Republican Sen. Mike Lee described former New York mayor Rudy Giuliani as “walking malpractice” in a late-night text to then national security advisor Robert O’Brien.
That’s according to the January 6 select committee, which released its full 845-page report on the deadly Capitol siege late Thursday.
“You can’t make this up. I just got this voice message [from] Rudy Giuliani, who apparently thought he was calling Senator Tuberville,” Lee’s text said. “You’ve got to listen to that message. Rudy is walking malpractice.”
GOP Sen. Tommy Tuberville of Alabama was one of several lawmakers Giuliani tried to contact before Congress resumed its joint session to certify Joe Biden’s victory following the Capitol riot.
“I’m calling you because I want to discuss with you how they’re trying to rush this hearing and how we need you, our Republican friends, to try to just slow it down so we can get these legislatures to get more information to you,” Giuliani said in the voicemail intended for Tuberville.
Lee’s text to O’Brien was buried in an endnote in Chapter 7 of the report, titled “187 Minutes of Dereliction.” He texted O’Brien at 10:55 p.m.

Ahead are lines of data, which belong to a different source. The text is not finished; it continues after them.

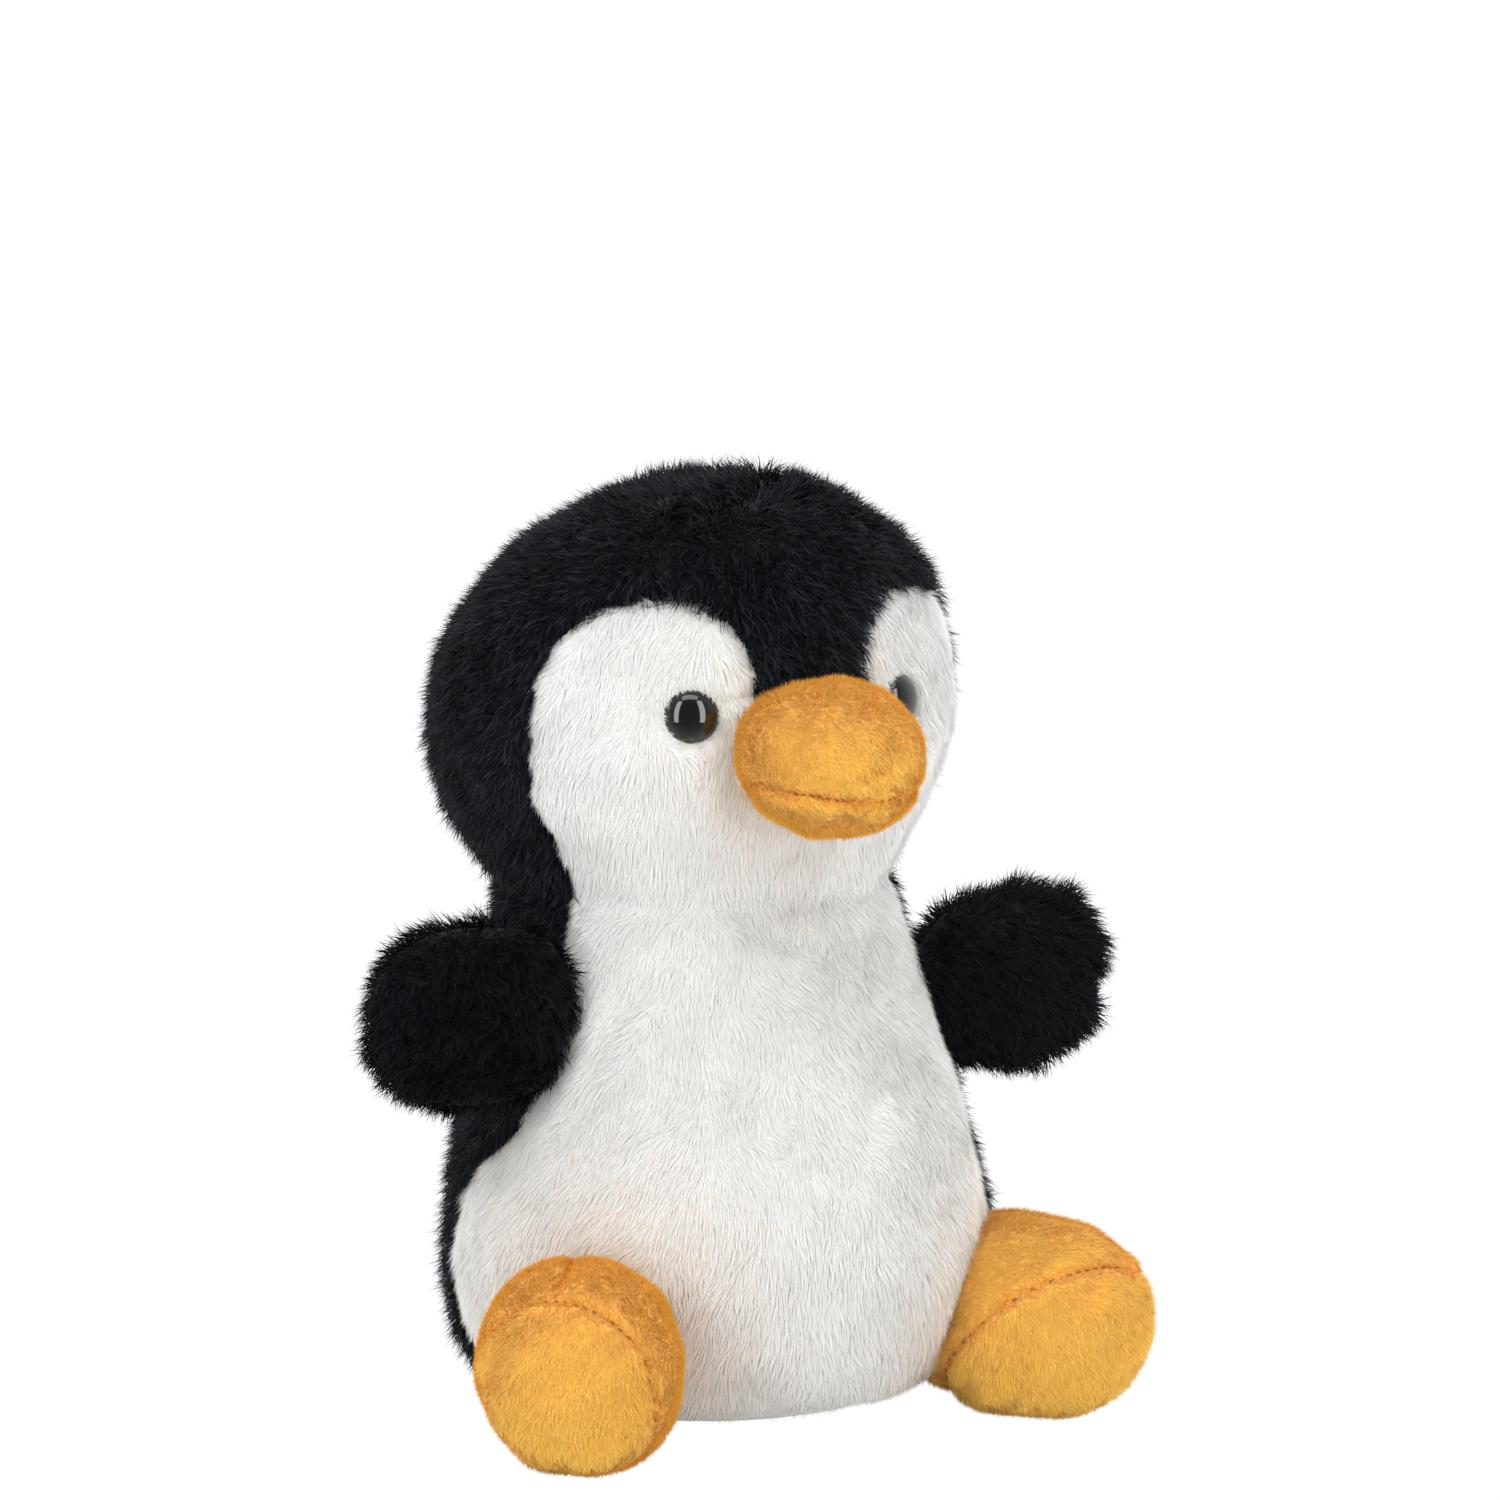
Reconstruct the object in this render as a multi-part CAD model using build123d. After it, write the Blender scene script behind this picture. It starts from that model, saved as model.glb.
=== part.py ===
from build123d import *
import os
from math import cos, radians, sin, sqrt, tan

# Seated plush penguin. Millimetres, +Z up, facing -Y, its own left hand at +X.
# The origin is the middle of the flat that it sits on.

# ---- driving dimensions ----
PILE_SKIN = 4.0              # backing cloth and combed pile of the black and white plush
SHORT_SKIN = 2.5             # the shorter pile of the beak, feet and wing linings
GAP = 0.4                    # clearance between bodies that turn on each other

HEAD_CENTRE = (0.0, 7.0, 134.0)
HEAD_HALF_WIDTH = 52.5
HEAD_RADIUS = 46.3           # front to back and up and down

# Torso outline about its own leaning axis: radius, height
TORSO = (
    (0.0, -5.0),
    (25.0, -2.5),
    (36.5, 1.5),
    (44.5, 8.0),
    (50.0, 18.0),
    (52.3, 33.0),
    (50.0, 52.0),
    (45.0, 72.0),
    (40.8, 90.0),
    (38.8, 103.0),
    (38.8, 112.0),
)
TORSO_LEAN = 6.0             # degrees that the torso leans back
TORSO_Y = -2.0               # where its axis meets the floor

NECK_PIVOT = (0.0, 8.0, 118.0)
NECK_BALL = 43.5             # radius of the head's rounded underside about the pivot
NECK_TOP = 103.0             # above this height everything belongs to the head

FACE_SEAM_Y = -6.0           # black and white meet here on the head
FACE_TOP = 168.0
CROWN_HALF_WIDTH = 13.0      # the black strip between the two white lobes
CROWN_LOW = 146.0
SIDE_SEAM_Y = 0.0            # belly and back panels meet here
SEAT_PANEL_TOP = 6.0

EYE = (24.5, 138.0)          # x and z of each eye
EYE_RADIUS = 5.25
EYE_HEIGHT = 4.2
EYE_SINK = 1.5               # the eye presses the pile down by this much
SHANK_RADIUS = 1.6
SHANK_LENGTH = 11.0
WASHER_RADIUS = 6.0
WASHER_THICKNESS = 1.2
WASHER_ROOM = 0.8            # the cloth behind the eye is curved, the washer flat

BEAK_CENTRE = (0.0, -41.0, 130.0)
BEAK_HALF_LENGTH = 18.5
BEAK_RADIUS = 16.0
MOUTH_HEIGHT = 122.5

WING_CENTRE = (58.5, -9.5, 82.0)
WING_HALF_THICKNESS = 8.5
WING_RADIUS = 21.0
WING_HINGE = (43.4, -9.5, 82.0)
WING_HINGE_LEAN = 18.0       # degrees that the side seam leans in towards the neck

FOOT_CENTRE = (50.0, -35.5, 20.0)
FOOT_HALF_LENGTH = 24.0
FOOT_RADIUS = 19.7
FOOT_TOE_OUT = 25.0          # degrees
FOOT_FLEX = 20.0             # degrees of room behind the foot, up and down
FOOT_HINGE_RADIUS = 52.0     # from the torso's axis
SOLE_FORWARD = 12.0          # the sole's seam, ahead of the foot's middle
SOLE_PITCH = 15.0            # degrees that the sole faces down

PELLET_CENTRE = (0.0, 3.0, 24.0)
PELLET_HALF_HEIGHT = 15.0
PELLET_RADIUS = 32.0
PELLET_CLOTH = 0.8

OVAL_STEPS = 6
BIG = 400.0


def dome(along, across):
    """Half an egg on the +X side of the origin: a quarter oval spun about X."""
    angles = [radians(90.0 * step / OVAL_STEPS) for step in range(OVAL_STEPS)]
    points = [(along * cos(angle), across * sin(angle)) for angle in angles]
    arc = Spline(points + [(0.0, across)], tangents=[(0, 1), (-1, 0)])
    edges = arc + Line((0, across), (0, 0)) + Line((0, 0), (along, 0))
    return Rot(-90, 0, 0) * revolve(make_face(edges), Axis.X, 360)


def whole(half):
    """A piece that crosses the middle plane, from its left-hand half."""
    return half + mirror(half, about=Plane.YZ)


def egg(centre, along, across, turn):
    """An egg of two domes, its axis set by a turn about Z or another rotation."""
    return Pos(*centre) * turn * whole(dome(along, across))


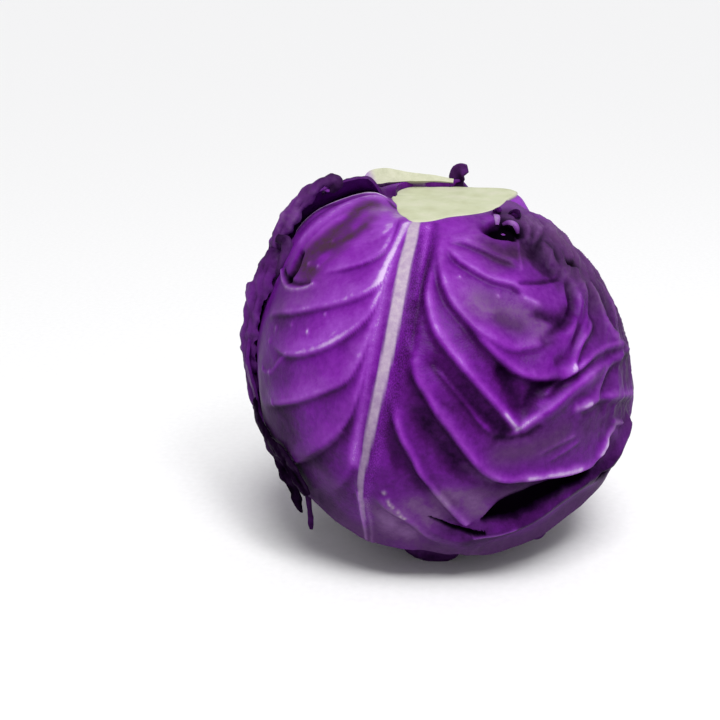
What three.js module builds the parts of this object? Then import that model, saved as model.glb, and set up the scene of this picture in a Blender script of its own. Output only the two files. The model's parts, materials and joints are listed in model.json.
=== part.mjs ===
// A red cabbage, trimmed for sale and standing on its crown with the cut stalk up.
//
// The head is a stack of leaves round a firm heart. Every leaf is one thin closed sheet that is
// described on the head's own globe: an azimuth round the stalk (0 at the front, -Y, and growing
// towards +X), a polar angle down from the stalk, and a lift off the globe along its radius.
// A leaf lies over whatever leaves are under it, so its lift follows from their outlines.
//
// Millimetres and degrees, +Z up. The origin is the middle of the head's footprint, on the table.
import * as THREE from "three";

// ---- Driving dimensions ----
const GLOBE = {
  halfWidth: 72.4,
  up: { halfHeight: 68.5, roundness: 2.05 },
  down: { halfHeight: 69, roundness: 2.15 },
};
const REST_HEIGHT = 66.5; // the globe's centre above the table
const FLAT_SPOT_RADIUS = 21; // where the crown is pressed flat
const STALK_POLAR = 20; // roughly where the stalk's edge is
const SHOULDER = 60; // the polar angle that the leaves' cut bases stay above

// The heart's skin lies under the globe, and fills out towards the crown, where no leaf covers it.
const HEART_SKIN = { side: -6.8, crown: -1, from: 130, over: 40 };
const HEART_RINGS = [159, 150, 140, 130, 119, 108, 97, 86, 75, 64, 54, 46]; // polar angles
const HEART_TOP = 46;

const LEAF_THICKNESS = 1.5;
const LEAF_PITCH = 2.4; // from one leaf to the leaf that lies on it
const FIRST_LEAF_LIFT = 2; // from the heart's skin to the middle of the first leaf
// Beyond the edge of a covered leaf the upper leaf stays level for a little, then sinks again.
const COVER_MARGIN = 4.5;
const COVER_RAMP = 17;
const CLEARANCE = 0.8; // between a leaf's base and the stalk
const LEVEL_BAND = 9; // how far out from the stalk a leaf's base takes to reach its own height

// The knife cut across the stalk: its height on the axis and its slope down towards the front.
const CUT = { height: 67.9, slope: 0.075 };
const STALK_FOOT = { height: 54, bevel: 2, share: 0.88 };
const STALK_COLLAR = 2.5; // the straight wall under the cut
const CUT_BEVEL = 0.5;
// The cut face's outline as [azimuth, radius]: a blunt corner for each leaf base that was cut through.
const STALK_OUTLINE = [
  [-36, 22], [-20, 26], [10, 18.5], [55, 20.5], [100, 25], [121, 33.5],
  [150, 26], [188, 24.5], [207, 27.5], [250, 19.5], [280, 16.5],
];

// The head is fuller on its left shoulder, where thick leaf bases cross, and flatter on its right.
const SWELLINGS = [
  { azimuth: -95, polar: 33, lift: 8.5, wide: 42, tall: 18 },
  { azimuth: 98, polar: 68, lift: -3, wide: 46, tall: 32 },
];

const LEAF_COLOUR = 0x6a2a86;
const INNER_LEAF_COLOUR = 0x5a2570;
const STALK_COLOUR = 0xcfd3b0;

// ---- Small mathematics ----
const RAD = Math.PI / 180;
const clamp = (x, low, high) => Math.min(high, Math.max(low, x));
const mix = (a, b, t) => a + (b - a) * t;
const smooth = (t) => {
  const c = clamp(t, 0, 1);
  return c * c * (3 - 2 * c);
};
const bell = (x) => Math.exp(-x * x);
// An angle brought to -180..180.
const wrap = (angle) => angle - 360 * Math.round(angle / 360);

// A smooth curve through [position, value] pairs, flat beyond its ends.
function curveThrough(pairs) {
  return (x) => {
    const last = pairs.length - 1;
    if (x <= pairs[0][0]) return pairs[0][1];
    if (x >= pairs[last][0]) return pairs[last][1];
    const i = pairs.findIndex((pair) => pair[0] > x) - 1;
    const slopeAt = (k) => {
      const a = pairs[Math.max(k - 1, 0)];
      const b = pairs[Math.min(k + 1, last)];
      return (b[1] - a[1]) / (b[0] - a[0]);
    };
    const [x0, y0] = pairs[i];
    const [x1, y1] = pairs[i + 1];
    const w = x1 - x0;
    const t = (x - x0) / w;
    return (
      y0 * (1 + 2 * t) * (1 - t) ** 2 +
      y1 * t * t * (3 - 2 * t) +
      w * t * (1 - t) * (slopeAt(i) * (1 - t) - slopeAt(i + 1) * t)
    );
  };
}

// ---- The globe ----
const swelling = (azimuth, polar) =>
  SWELLINGS.reduce(
    (sum, s) =>
      sum + s.lift * bell(wrap(azimuth - s.azimuth) / s.wide) * bell((polar - s.polar) / s.tall),
    0,
  );

function globeRadius(azimuth, polar) {
  const half = polar < 90 ? GLOBE.up : GLOBE.down;
  const across = Math.abs(Math.sin(polar * RAD)) / GLOBE.halfWidth;
  const along = Math.abs(Math.cos(polar * RAD)) / half.halfHeight;
  const n = half.roundness;
  return (across ** n + along ** n) ** (-1 / n) + swelling(azimuth, polar);
}

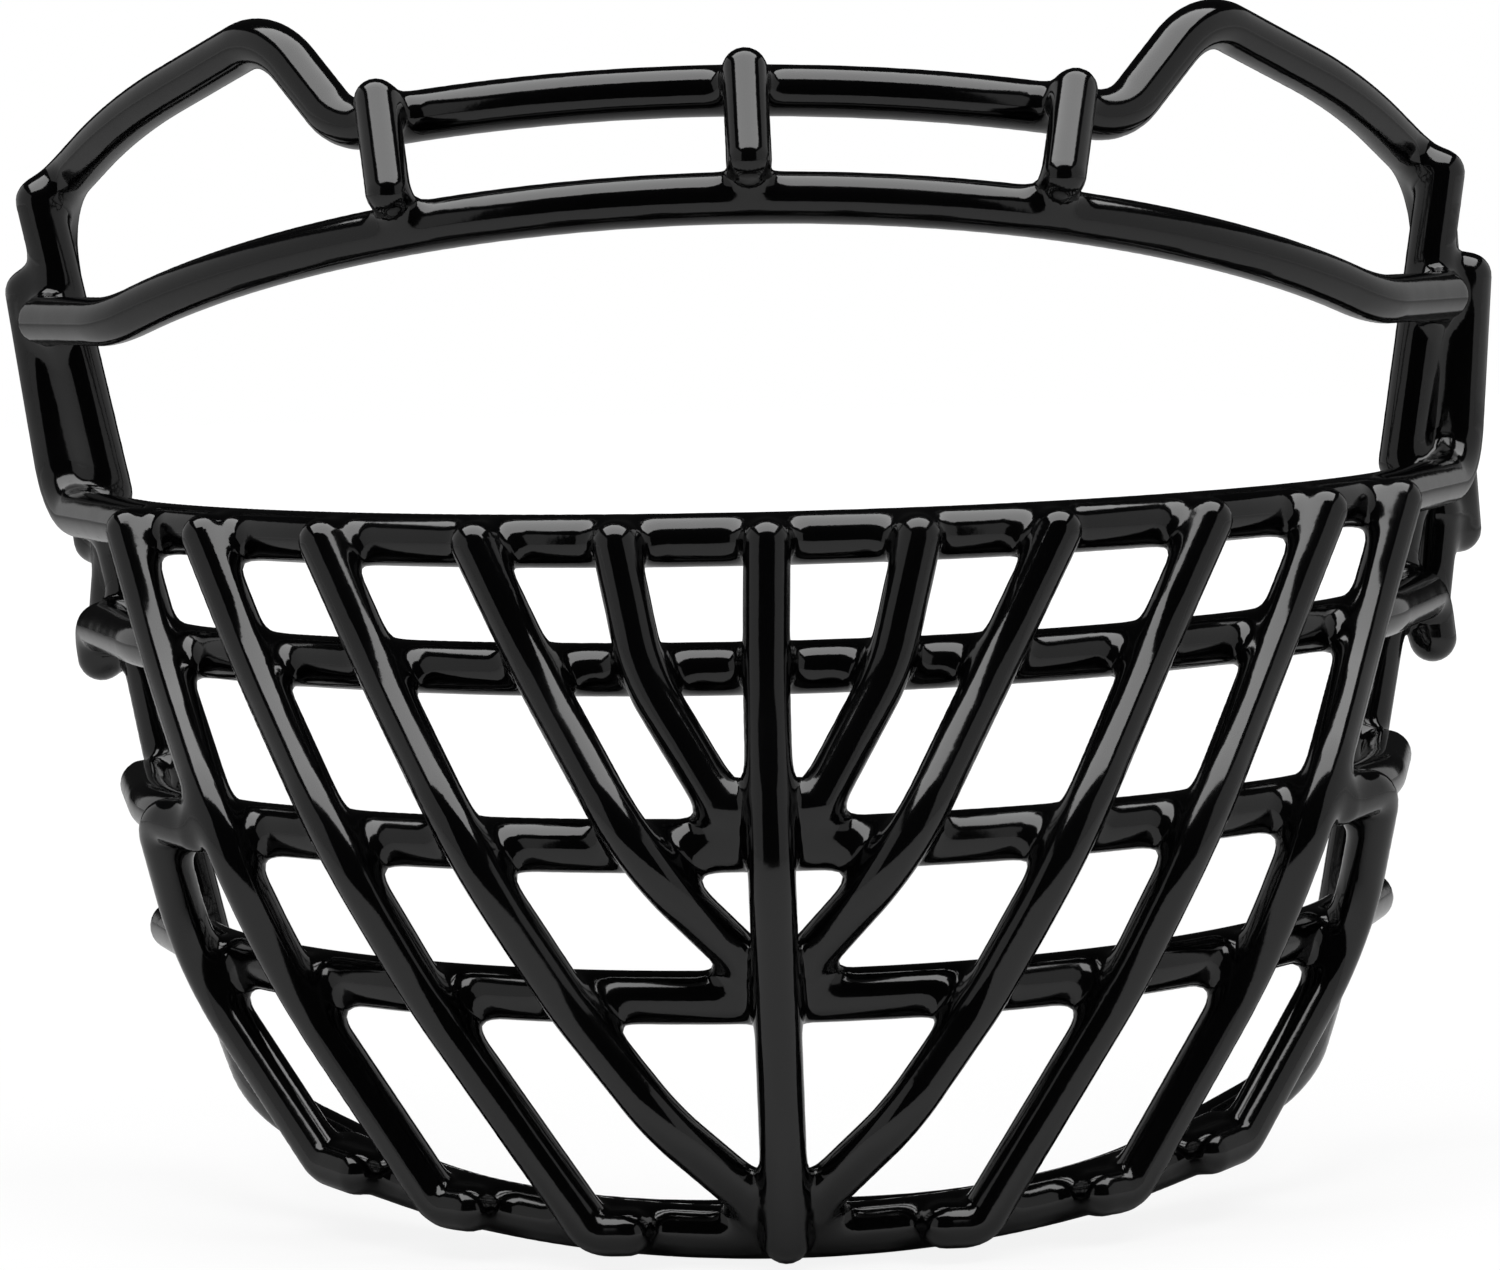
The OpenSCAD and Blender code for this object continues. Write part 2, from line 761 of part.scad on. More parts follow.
module fan_bar_3(side) {
    bar([
        front_1(fan_3_marks[0], side),
        front_2(fan_3_marks[1], side),
        front_3(fan_3_marks[2], side),
        front_4(fan_3_marks[3], side),
        centre_at(fan_3_swing[1]) + [side * fan_3_swing[0], 0, 0],
        front_5(fan_3_foot, side, fan_foot_seat)
    ], [0, fan_bend, fan_bend, swing_bend, fan_3_swing_bend, 0]);
}

module fan_bar_3_left() {
    fan_bar_3(-1);
}

module fan_bar_3_right() {
    fan_bar_3(1);
}

// The two outer pairs end in a tail on the fifth hoop
module tailed_bar(marks, tail, side) {
    bar([
        front_1(marks[0], side),
        front_2(marks[1], side),
        front_3(marks[2], side),
        front_4(marks[3], side),
        front_5(tail, side, fan_tail_seat),
        front_5(tail - fan_tail, side, fan_tail_seat)
    ], [0, fan_bend, fan_bend, fan_bend, tight_bend, 0]);
}

module fan_bar_4_left() {
    tailed_bar(fan_4_marks, fan_4_elbow, -1);
}

module fan_bar_4_right() {
    tailed_bar(fan_4_marks, fan_4_elbow, 1);
}

module fan_bar_5_left() {
    tailed_bar(fan_5_marks, fan_5_elbow, -1);
}

module fan_bar_5_right() {
    tailed_bar(fan_5_marks, fan_5_elbow, 1);
}

// The side bars have a tail on the third hoop as well
module side_bar(side) {
    bar([
        front_3(side_bar_marks[0] - third_hoop_tail, side),
        front_3(side_bar_marks[0], side),
        front_4(side_bar_marks[1], side),
        front_5(side_bar_elbow, side, side_tail_seat),
        front_5(side_bar_elbow - side_tail, side, side_tail_seat)
    ], [0, tight_bend, fan_bend, tight_bend, 0]);
}

module side_bar_left() {
    side_bar(-1);
}

module side_bar_right() {
    side_bar(1);
}

upper_brow_bar();
lower_brow_bar();
brow_post_left();
brow_post_middle();
brow_post_right();
front_upright_left();
front_upright_right();
hoop_1();
hoop_2();
hoop_3();
hoop_4();
hoop_5();
rear_post_left();
rear_post_right();
jaw_wire();
centre_bar();
fan_bar_1_left();
fan_bar_1_right();
fan_bar_2_left();
fan_bar_2_right();
fan_bar_3_left();
fan_bar_3_right();
fan_bar_4_left();
fan_bar_4_right();
fan_bar_5_left();
fan_bar_5_right();
side_bar_left();
side_bar_right();
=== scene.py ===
"""A wire face guard for a football helmet, in one glossy black coat.

The wires' routes are the same as the CAD part's. Their coat is one smooth skin that flows into a
fillet wherever two wires are welded, cut into one piece for each wire.
"""
import math

import bpy
import numpy as np
from mathutils import Matrix, Vector


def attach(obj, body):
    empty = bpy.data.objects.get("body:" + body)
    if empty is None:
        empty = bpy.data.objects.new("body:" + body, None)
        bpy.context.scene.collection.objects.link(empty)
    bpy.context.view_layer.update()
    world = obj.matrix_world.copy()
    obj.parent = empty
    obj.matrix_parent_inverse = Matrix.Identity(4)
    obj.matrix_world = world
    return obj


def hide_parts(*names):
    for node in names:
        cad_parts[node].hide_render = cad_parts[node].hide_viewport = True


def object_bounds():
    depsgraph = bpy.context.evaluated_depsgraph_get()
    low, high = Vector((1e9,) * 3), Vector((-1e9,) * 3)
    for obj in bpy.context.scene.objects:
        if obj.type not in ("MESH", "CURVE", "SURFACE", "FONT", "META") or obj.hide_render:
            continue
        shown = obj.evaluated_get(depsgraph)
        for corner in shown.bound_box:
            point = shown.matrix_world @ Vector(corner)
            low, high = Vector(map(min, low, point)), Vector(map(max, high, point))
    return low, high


# All sizes are millimetres until a mesh is made
MM = 0.001

# Wire
HEAVY_WIRE = 8.0
LIGHT_WIRE = 7.0
WELD_SINK = 0.9
TIGHT_BEND = 5.0
CORNER_BEND = 9.0
FAN_BEND = 60.0

# Hoops: height, front, bends as radius and angle, straight side
HOOP_LEVEL = {1: -50.3, 2: -69.3, 3: -94.5, 4: -117.8, 5: -154.4}
HOOP_FRONT = {1: 11.1, 2: 8.9, 3: 0.0, 4: 5.0, 5: 11.5}
HOOP_BENDS = {
    1: [(97.0, 30.0), (130.0, 31.3), (60.0, 6.2)],
    2: [(93.0, 31.4), (138.0, 28.8), (60.0, 11.8)],
    3: [(100.0, 29.4), (136.0, 17.9), (66.0, 33.5)],
    4: [(88.0, 28.0), (107.0, 32.5), (90.0, 10.8)],
    5: [(84.0, 35.8), (110.0, 11.9)],
}
HOOP_STRAIGHT = {1: 46.6, 2: 36.8, 3: 26.4, 4: 24.5, 5: 2.0}
HOOP_TILT = {1: 0.0, 2: 0.0, 3: 0.0, 4: 0.0, 5: 12.2}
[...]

ET on January 6, per the endnote.
It’s one of dozens of times Giuliani is mentioned in the committee’s report, which paints a damning portrait of how the former New York mayor and his cohorts relied on dubious and conspiratorial theories to try to nullify Joe Biden’s victory in the 2020 election and install Trump for a second presidential term.
Bill Stepien, Trump’s 2020 campaign manager, told the committee that he was so uncomfortable with Giuliani’s post-election antics that he locked Giuliani out of his office and instructed his assistant not to allow the former New York mayor to enter.
“I told her, don’t let anyone in,” Stepien testified. “You know, I’ll be around when I need to be around. You know, tell me what I need to know. Tell me what’s going on here, but, you know, you’re going to see less of me. And, you know, sure enough, you know, Mayor Giuliani tried to, you know, get in my office and ordered her to unlock the door, and she didn’t do that, you know.”
Some of the claims Giuliani and his allies made were so outlandish that even Trump found them hard to believe.
For instance, the committee’s report details one phone call, on November 20, 2020, between Trump and the GOP-linked lawyer Sidney Powell, who worked closely with Giuliani on election litigation.
Powell spouted baseless allegations of widespread voter fraud during the phone call, including one claim that the voting tech company Dominion Voting Systems had colluded with the Venezuelan dictator Hugo Chavez — who died in 2013 — to hand Biden his election victory.
According to testimony from Trump’s top communications aide Hope Hicks, the president muted himself while Powell was detailing these allegations during their call. Hicks testified that Trump laughed at Powell and told others in the room, “This does sound crazy, doesn’t it?”
Giuliani is currently facing possible disbarment as a Washington, DC, ethics panel reviews his efforts to overturn the 2020 election.
His “misconduct” after the election was “so serious that it should never be allowed to happen again,” disciplinary counsel Hamilton Fox said last week.
The DC Board of Professional Responsibility determined in a preliminary finding that Giuliani violated at least one ethics rule by filing a legal challenge in Pennsylvania seeking to throw out millions of votes in the state. The decision is not binding, and the hearing committee will release consider alternative sanctions proposals before putting out a report with a final recommendation.
Giuliani vehemently defended himself throughout the proceedings, accusing the disciplinary counsel of engaging in a “personal attack” without presenting proper evidence. He also told Robert Bernius, the chairman of the panel overseeing the hearings, that Fox’s statements were an “outrage.”